-- Start --
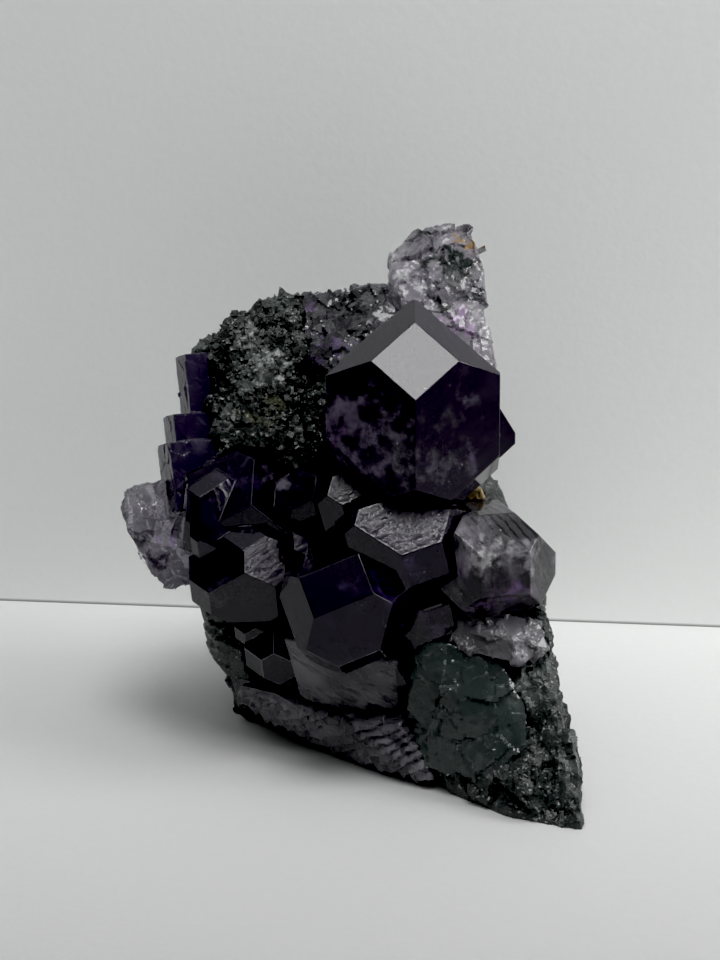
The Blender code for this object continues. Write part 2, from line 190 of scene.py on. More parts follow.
def relief(host, index, name, cell, height):
    """A finely divided copy of the host's faces of one material, carved by a height, sunk at its border."""
    shape = bmesh.new()
    shape.from_mesh(host.data)
    others = [face for face in shape.faces if face.material_index != index]
    bmesh.ops.delete(shape, geom=others, context="FACES")
    bmesh.ops.triangulate(shape, faces=shape.faces)
    for _ in range(9):
        long = [edge for edge in shape.edges if edge.calc_length() > cell]
        if not long:
            break
        bmesh.ops.subdivide_edges(shape, edges=long, cuts=1, use_grid_fill=True)
        bmesh.ops.triangulate(shape, faces=shape.faces)
    shape.normal_update()
    rim = [corner for corner in shape.verts if corner.is_boundary]
    tree = kdtree.KDTree(len(rim))
    for count, corner in enumerate(rim):
        tree.insert(corner.co, count)
    tree.balance()
    moved = []
    for corner in shape.verts:
        fade = min(1.0, tree.find(corner.co)[2] / RELIEF_RIM)
        lift = fade * height(corner.co) - RELIEF_SINK * (1.0 - fade)
        moved.append((corner, corner.co + corner.normal * lift))
    for corner, place in moved:
        corner.co = place
    mesh = bpy.data.meshes.new(name)
    shape.to_mesh(mesh)
    shape.free()
    piece = bpy.data.objects.new(name, mesh)
    bpy.context.scene.collection.objects.link(piece)
    for face in mesh.polygons:
        face.material_index = 0
    only(piece)
    bpy.ops.object.shade_smooth_by_angle(angle=math.radians(40.0))
    return piece


def inside(box, point):
    return all(low < value < high for low, value, high in zip(box[0], point, box[1]))


def keep_within(piece, cad_node):
    """Hold every point inside the box of the CAD solid."""
    low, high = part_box(cad_node)
    for corner in piece.data.vertices:
        for axis in range(3):
            corner.co[axis] = min(max(corner.co[axis], low[axis]), high[axis])


# Shader parts

def group(name, inputs, outputs):
    made = bpy.data.node_groups.new(name, "ShaderNodeTree")
    for label, kind, value in inputs:
        socket = made.interface.new_socket(name=label, in_out="INPUT", socket_type=kind)
        if value is not None:
            socket.default_value = value
    for label, kind in outputs:
        made.interface.new_socket(name=label, in_out="OUTPUT", socket_type=kind)
    return made, made.nodes.new("NodeGroupInput"), made.nodes.new("NodeGroupOutput")


def node(tree, kind, inputs=None, **values):
    """Add a node; inputs gives each socket either a value or the output that feeds it."""
    made = tree.nodes.new("ShaderNode" + kind)
    for name, value in values.items():
        setattr(made, name, value)
    for name, value in (inputs or {}).items():
        socket = made.inputs[name]
        if isinstance(value, bpy.types.NodeSocket):
            tree.links.new(value, socket)
        else:
            socket.default_value = value
    return made


def wandered(tree, vector, scale, reach, **values):
    """The vector moved about by a cloudy noise of a scale, up to a reach in metres."""
    warp = node(tree, "TexNoise", {"Vector": vector, "Scale": scale, **values})
    shift = node(tree, "VectorMath", {0: warp.outputs["Color"], 1: (0.5, 0.5, 0.5)}, operation="SUBTRACT")
    scaled = node(tree, "VectorMath", {0: shift.outputs[0], "Scale": reach}, operation="SCALE")
    return node(tree, "VectorMath", {0: vector, 1: scaled.outputs[0]}, operation="ADD").outputs[0]


def wrinkles_group():
    """Crinkled etch relief: ridges that branch and run along the X of the vector it is given."""
    made, given, result = group("wrinkles", [
        ("Vector", "NodeSocketVector", None), ("Scale", "NodeSocketFloat", 500.0),
        ("Stretch", "NodeSocketFloat", 0.35)], [("Height", "NodeSocketFloat"), ("Mask", "NodeSocketFloat")])
    stretch = node(made, "CombineXYZ", {"X": given.outputs["Stretch"], "Y": 1.0, "Z": 1.0})
    along = node(made, "VectorMath", {0: given.outputs["Vector"], 1: stretch.outputs[0]},
                 operation="MULTIPLY").outputs[0]
    moved = wandered(made, along, 260.0, 2.2 * MM, Detail=2.0)
    crests = node(made, "TexNoise", {
        "Vector": moved, "Scale": given.outputs["Scale"], "Detail": 4.0, "Roughness": 0.55,
        "Lacunarity": 2.2, "Offset": 0.9, "Gain": 1.6}, noise_type="RIDGED_MULTIFRACTAL", normalize=True)
    mask = node(made, "MapRange", {"Value": crests.outputs["Fac"], "From Min": 0.35, "From Max": 0.75})
    made.links.new(crests.outputs["Fac"], result.inputs["Height"])
    made.links.new(mask.outputs[0], result.inputs["Mask"])
    return made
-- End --
TASK DIRECTIONS
Quote the data above verbatim from its first line to the line that includes "# Shader parts", with both boundary lines retained.

THE REPLY
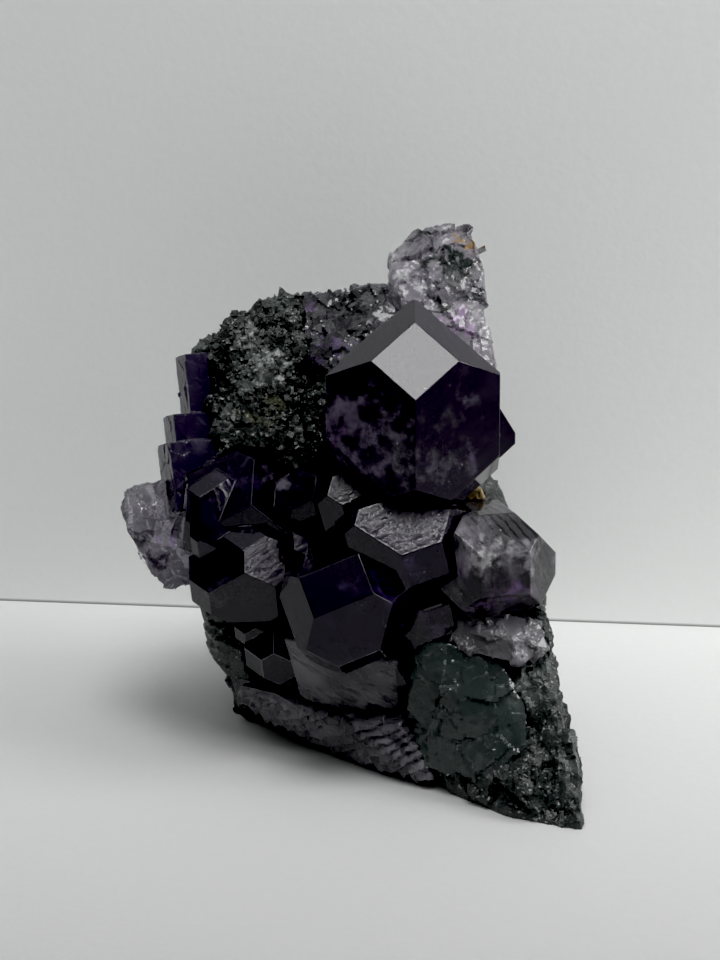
The Blender code for this object continues. Write part 2, from line 190 of scene.py on. More parts follow.
def relief(host, index, name, cell, height):
    """A finely divided copy of the host's faces of one material, carved by a height, sunk at its border."""
    shape = bmesh.new()
    shape.from_mesh(host.data)
    others = [face for face in shape.faces if face.material_index != index]
    bmesh.ops.delete(shape, geom=others, context="FACES")
    bmesh.ops.triangulate(shape, faces=shape.faces)
    for _ in range(9):
        long = [edge for edge in shape.edges if edge.calc_length() > cell]
        if not long:
            break
        bmesh.ops.subdivide_edges(shape, edges=long, cuts=1, use_grid_fill=True)
        bmesh.ops.triangulate(shape, faces=shape.faces)
    shape.normal_update()
    rim = [corner for corner in shape.verts if corner.is_boundary]
    tree = kdtree.KDTree(len(rim))
    for count, corner in enumerate(rim):
        tree.insert(corner.co, count)
    tree.balance()
    moved = []
    for corner in shape.verts:
        fade = min(1.0, tree.find(corner.co)[2] / RELIEF_RIM)
        lift = fade * height(corner.co) - RELIEF_SINK * (1.0 - fade)
        moved.append((corner, corner.co + corner.normal * lift))
    for corner, place in moved:
        corner.co = place
    mesh = bpy.data.meshes.new(name)
    shape.to_mesh(mesh)
    shape.free()
    piece = bpy.data.objects.new(name, mesh)
    bpy.context.scene.collection.objects.link(piece)
    for face in mesh.polygons:
        face.material_index = 0
    only(piece)
    bpy.ops.object.shade_smooth_by_angle(angle=math.radians(40.0))
    return piece


def inside(box, point):
    return all(low < value < high for low, value, high in zip(box[0], point, box[1]))


def keep_within(piece, cad_node):
    """Hold every point inside the box of the CAD solid."""
    low, high = part_box(cad_node)
    for corner in piece.data.vertices:
        for axis in range(3):
            corner.co[axis] = min(max(corner.co[axis], low[axis]), high[axis])


# Shader parts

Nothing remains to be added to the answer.